Ramaz Pataridze considered the information provided by Leonti Mroveli reliable. Parnavaz gave the impetus to the development of a Georgian writing system, but that did not necessarily mean that the alphabet was created during his rule. In Pataridze’s opinion, it was possible that Parnavaz popularized some writing system that was in existence before his time. The scholar does not believe that the Georgian alphabet belongs to the western group of writing systems based on the Greek alphabet, since the ideographic and calendar symbolism which is the property of Georgian letters is absent in Greek. According to Parnavaz, the Georgian alphabet, like Aramaic and Greek, derives directly from Phoenician. The ideographic and calendar denotation of letter signs typical for Semitic writing system support this theory. 

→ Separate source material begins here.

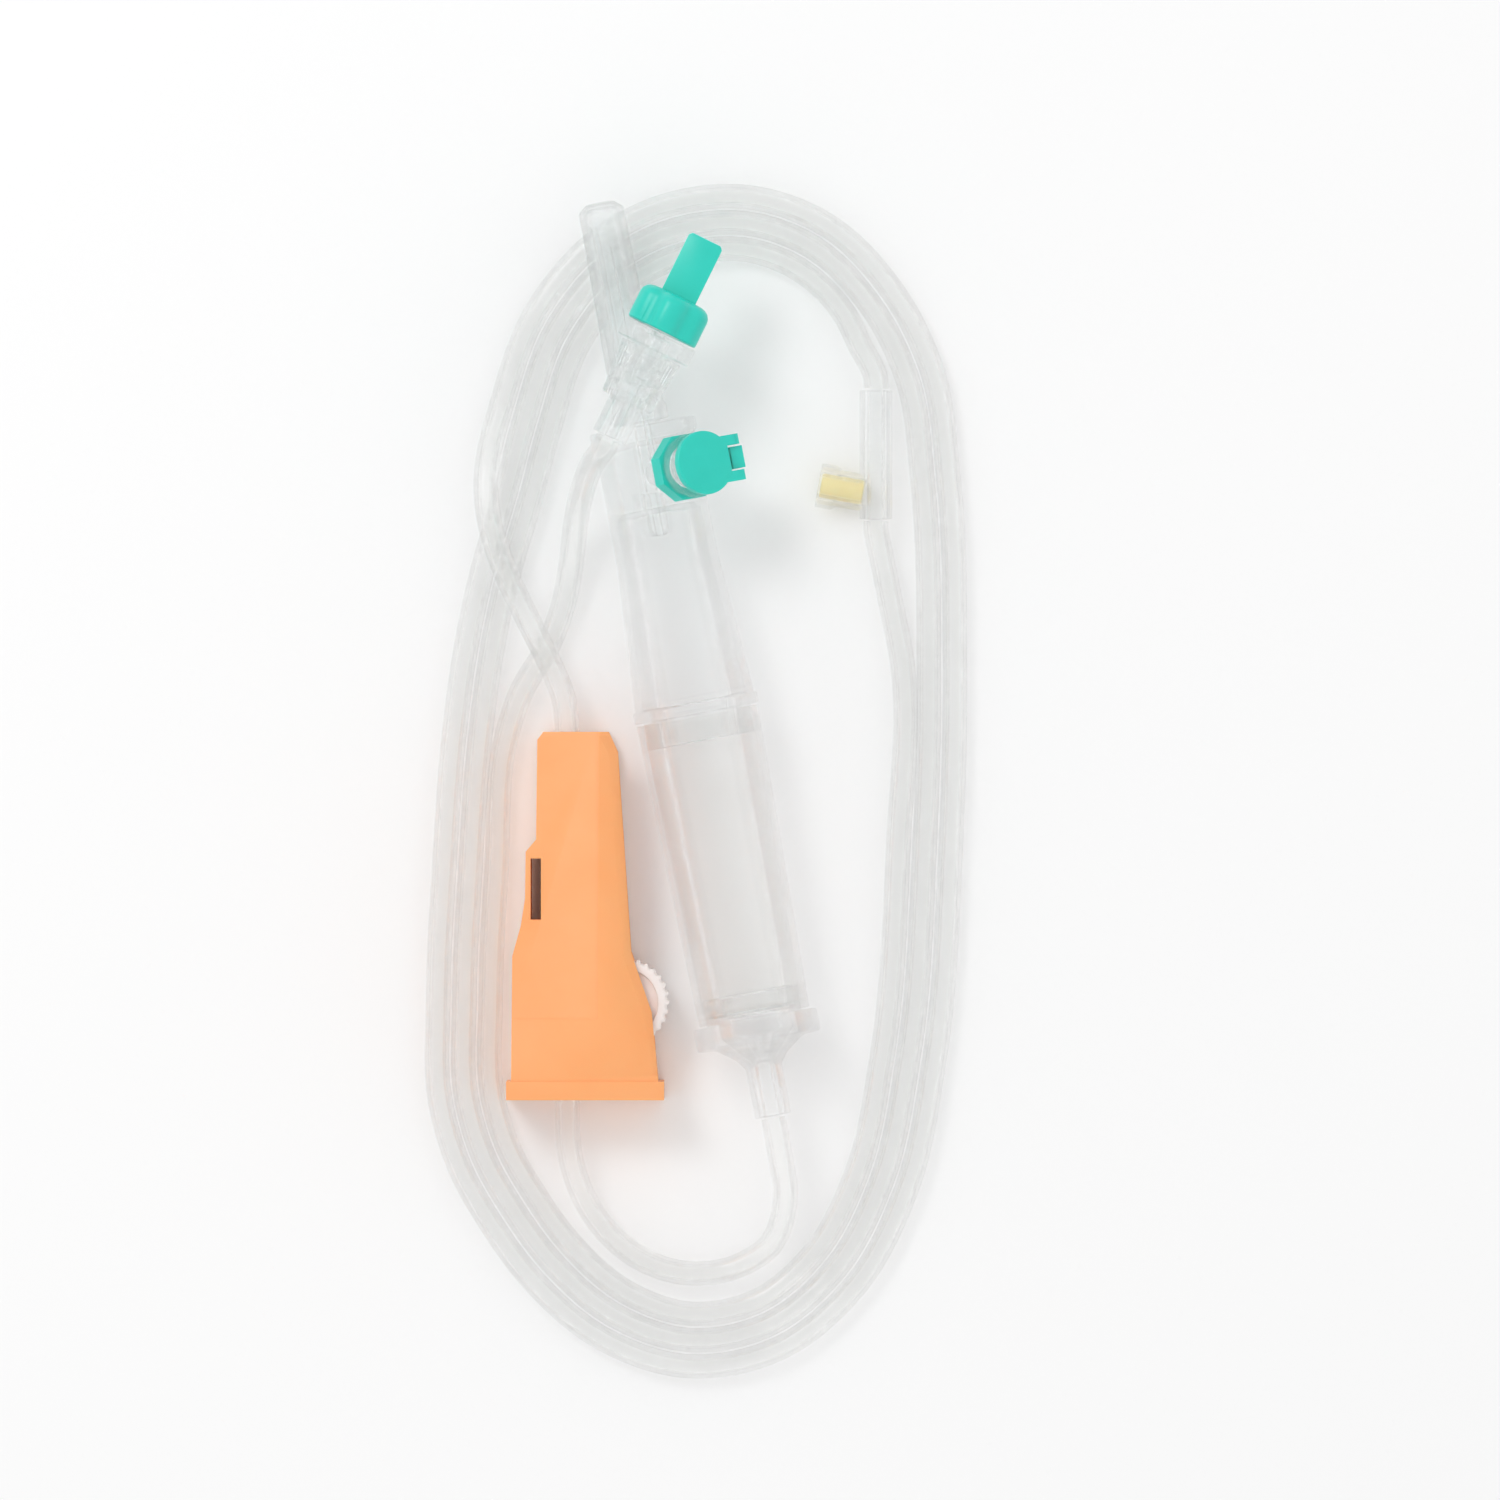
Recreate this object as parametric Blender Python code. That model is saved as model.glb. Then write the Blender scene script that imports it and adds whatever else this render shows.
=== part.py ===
# Gravity infusion set with a vented drip chamber, lying flat on a table.
# Sizes are in millimetres here and become metres where a mesh or a place is made.
# +X is right, +Y is up the photograph and +Z is away from the table.
import math

import bmesh
import bpy
from mathutils import Vector

MM = 0.001
GAP = 0.3
# Small chamfer on moulded rims, and how far a cutter or a joined block runs past a face
EDGE = 0.3
OVERRUN = 1.0
ARROW_SIZE = 5.0

# Where the groups lie, with their turn seen from above in degrees
ORIGIN = (0.35, 0.82)
CHAMBER_PLACE = (9.7, -61.68)
CHAMBER_TURN = 10.76
CONNECTOR_TURN = -26.3
# The connector lies across the spike cap, so far past the finger flange and to the left
CONNECTOR_PAST_FLANGE = 3.5
CONNECTOR_ASIDE = 1.9
CONNECTOR_CLEAR = 0.5
CLAMP_PLACE = (-31.65, -71.2)
SITE_PLACE = (28.9, 27.9)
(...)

The Gospel of Jruchi, 936-940 years, Georgian National Center of Manuscripts: H-1160 043v



The best developed and generally accepted theory, however, is the one that posits the Greek origin of the Georgian alphabet. It is convincingly elucidated in the work of Tomas Gamkrelidze. The author analyzes the typology of linear alphabets, comparing each of them to the ancient Greek writing system. In addition to Georgian, a whole range of alphabets, such as Coptic, Gothic, Armenian and old Slavic have features similar to the Greek. In the Georgian alphabet, as in the Coptic and Gothic, the sequence of letters followed that of the Greek alphabet with certain phonetic “adjustments” until the point when the sounds, specific to the “recipient” language were introduced. As Ivane Javakhishvili pointed out, the Greek alphabet itself was created in the same manner; the letters designating specifically Greek sounds were added at the end of the Semitic alphabet, on its part adapted from the Phoenician.

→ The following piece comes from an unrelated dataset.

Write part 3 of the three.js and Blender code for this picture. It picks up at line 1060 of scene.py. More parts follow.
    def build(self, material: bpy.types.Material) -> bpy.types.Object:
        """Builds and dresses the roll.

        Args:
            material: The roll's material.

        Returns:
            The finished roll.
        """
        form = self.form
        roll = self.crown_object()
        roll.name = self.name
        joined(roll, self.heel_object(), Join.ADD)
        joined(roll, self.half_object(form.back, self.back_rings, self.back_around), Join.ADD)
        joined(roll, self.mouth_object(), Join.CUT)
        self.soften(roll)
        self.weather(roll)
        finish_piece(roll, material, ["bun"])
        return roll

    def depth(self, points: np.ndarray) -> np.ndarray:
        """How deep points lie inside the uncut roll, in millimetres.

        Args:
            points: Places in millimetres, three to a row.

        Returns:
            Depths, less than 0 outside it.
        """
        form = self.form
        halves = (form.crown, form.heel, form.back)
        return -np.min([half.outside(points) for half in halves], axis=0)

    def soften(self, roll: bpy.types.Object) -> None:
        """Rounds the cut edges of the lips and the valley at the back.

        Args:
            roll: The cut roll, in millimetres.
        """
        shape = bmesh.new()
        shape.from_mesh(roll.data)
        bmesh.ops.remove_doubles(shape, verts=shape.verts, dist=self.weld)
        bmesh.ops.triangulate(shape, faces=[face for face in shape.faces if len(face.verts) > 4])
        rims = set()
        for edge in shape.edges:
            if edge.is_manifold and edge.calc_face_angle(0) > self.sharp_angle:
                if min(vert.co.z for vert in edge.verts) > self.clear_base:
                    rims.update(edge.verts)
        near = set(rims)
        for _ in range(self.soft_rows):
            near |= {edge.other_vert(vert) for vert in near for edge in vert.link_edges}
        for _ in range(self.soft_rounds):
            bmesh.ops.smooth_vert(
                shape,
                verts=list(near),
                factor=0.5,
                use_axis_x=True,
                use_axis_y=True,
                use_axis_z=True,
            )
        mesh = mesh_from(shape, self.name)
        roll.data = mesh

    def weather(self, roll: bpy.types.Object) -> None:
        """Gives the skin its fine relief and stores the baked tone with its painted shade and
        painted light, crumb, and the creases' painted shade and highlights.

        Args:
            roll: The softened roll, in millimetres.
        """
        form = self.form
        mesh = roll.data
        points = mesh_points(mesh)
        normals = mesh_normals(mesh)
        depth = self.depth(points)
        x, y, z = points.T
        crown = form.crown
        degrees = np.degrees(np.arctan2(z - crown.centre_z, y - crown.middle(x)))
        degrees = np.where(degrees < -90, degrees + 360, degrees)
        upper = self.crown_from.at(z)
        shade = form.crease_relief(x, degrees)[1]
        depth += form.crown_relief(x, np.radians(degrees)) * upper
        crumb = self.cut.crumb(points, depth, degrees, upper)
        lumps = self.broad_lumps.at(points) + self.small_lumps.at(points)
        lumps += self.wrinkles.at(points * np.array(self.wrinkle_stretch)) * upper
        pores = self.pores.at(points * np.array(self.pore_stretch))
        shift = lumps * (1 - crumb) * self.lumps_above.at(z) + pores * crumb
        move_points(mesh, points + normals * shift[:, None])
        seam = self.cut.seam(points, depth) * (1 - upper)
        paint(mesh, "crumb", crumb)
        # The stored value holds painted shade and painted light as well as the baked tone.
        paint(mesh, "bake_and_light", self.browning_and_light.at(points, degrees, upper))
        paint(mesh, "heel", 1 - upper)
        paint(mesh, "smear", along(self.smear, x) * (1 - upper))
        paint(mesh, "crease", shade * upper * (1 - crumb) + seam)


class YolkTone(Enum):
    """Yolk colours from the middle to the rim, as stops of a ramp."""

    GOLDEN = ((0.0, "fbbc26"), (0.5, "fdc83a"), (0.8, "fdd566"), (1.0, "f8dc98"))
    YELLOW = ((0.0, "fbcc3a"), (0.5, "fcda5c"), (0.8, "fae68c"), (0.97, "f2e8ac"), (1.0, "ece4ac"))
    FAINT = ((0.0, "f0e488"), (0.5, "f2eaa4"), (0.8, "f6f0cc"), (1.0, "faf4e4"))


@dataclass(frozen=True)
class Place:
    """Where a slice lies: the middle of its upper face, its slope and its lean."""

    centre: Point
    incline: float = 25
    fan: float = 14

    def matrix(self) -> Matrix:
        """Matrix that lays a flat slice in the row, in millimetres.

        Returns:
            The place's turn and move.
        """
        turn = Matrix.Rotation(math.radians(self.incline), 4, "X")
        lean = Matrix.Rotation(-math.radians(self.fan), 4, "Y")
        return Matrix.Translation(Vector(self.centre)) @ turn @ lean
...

The Georgian alphabet went through three stages of transformation: asomtavruli (mrgvlovani), nuskhuri and mkhedruli. These three types of letters represent a single, unified cycle of graphic development of the letter-signs during which the transitions from one type to another happened gradually. The alphabet used in contemporary Georgian is called mkhedruli. Each letter is written between two parallel lines and is round. Hence the name -  Mrgvlovani. The letters are written between four lines and are angular. Mkhedruli inherited a round configuration from Mrgvlovani and distribution of letters between four lines – from Nuskhuri.




The Gospel of Martvili, 1050 year, National Center of Manuscripts: S-391 173v



The German philologist Winfried Boeder and Georgian scholar Elene Machavariani analyzed the shape of letters of Asomtavruli in comparison with corresponding Greek graphemes. The letters of Georgian Asomtavruli consist of lines and circles that are joined in such a manner that the shape of any individual grapheme can fit a square.  No Georgian grapheme was designed as a certain ideogram except the letter ჯ. It was designed as two slanting crisscrossing lines and represented a monogram graphically uniting the initials of Jesus Christ, იესო ქრისტე in Georgian. It was a symbol of Crucifixion and the first letter of the word ჯუარი (cross) the shape and meaning of which it duplicated. About the same time as the letter came into existence the graphemes ჰაე  and ჰოე must have been created. These three additions must have happened simultaneously at the time when the Georgian alphabet was reformed in connection with the Christianization of the population living on the territory of Kartli.





Georgian Dictionary by Sulkhan-Saba Orbeliani, copied by Tarasi Aleksi-Meskhishvili in 1816, Georgian National Center of Manuscripts: A-288 277r



There is another theory that posits the Armenian origin of the Georgian alphabet, but it has been long rejected for a number of reasons. The creator of the Armenian alphabet used an entirely different principle for arranging the letter-signs. This discrepancy was noted by Friedrich Muller in spite of the fact that he himself considered Mesrop-Mashtots to be the creator of both alphabets. Muller pointed out that in the Georgian alphabet the specific sounds of Georgian were grouped at the end while in the Armenian alphabet they were distributed throughout. Because of such an arrangement it is impossible to differentiate the graphemes designating specifically Armenian sounds from the order of the letters corresponding to the Greek original. In addition, all the graphemes designating numeric values of the prototype alphabet (i.e. Old Greek) are left out. All the letter signs of specifically Greek sounds that are absent in Armenian are also ignored. 




"Praise and Glorification of the Georgian Language", Sinai Multi-Chapter, 864, authorized or copied by Ioane Zosime



Thus, instead of the phonetic adjustments to the specifically Greek graphemes, the prototype alphabet was initially cut down so that the remaining letters could correspond to the sound symbols of the Armenian. It was this skeletal base upon which the ancient Armenian writing system was built. It should be mentioned as well that although Armenian historic documents name Mesrop-Mashtots as the creator of the Georgian (in addition to Armenian and Alban) alphabet, the same documents reveal that he did not know Georgian, thus repudiating the theory that he could have created its writing system. Creating a new alphabet does not amount to inventing graphic symbols; it requires thorough linguistic analysis of the target language and the ability to divide speech into separate sound elements that would be identified by corresponding graphic symbols. It is hardly feasible that a person not fluent in a given language could have come up with an alphabet adequately reflecting its sound system. Ivane Javakhishvili conducted a critical analysis of Coriun’s theory that Mesrop-Mashtots had created three alphabets, Armenian, Georgian and Alban languages and concluded that it must have been a later addition to his text. Javakhishvili referred to the Armenian historian Lazar Parpets’s rebuttal of Coriun’s work, identifying Mashtots as the author of only the Armenian alphabet. Thus, one of the main flaws of the Armenian theory is rooted in the very historic documents upon which it is based.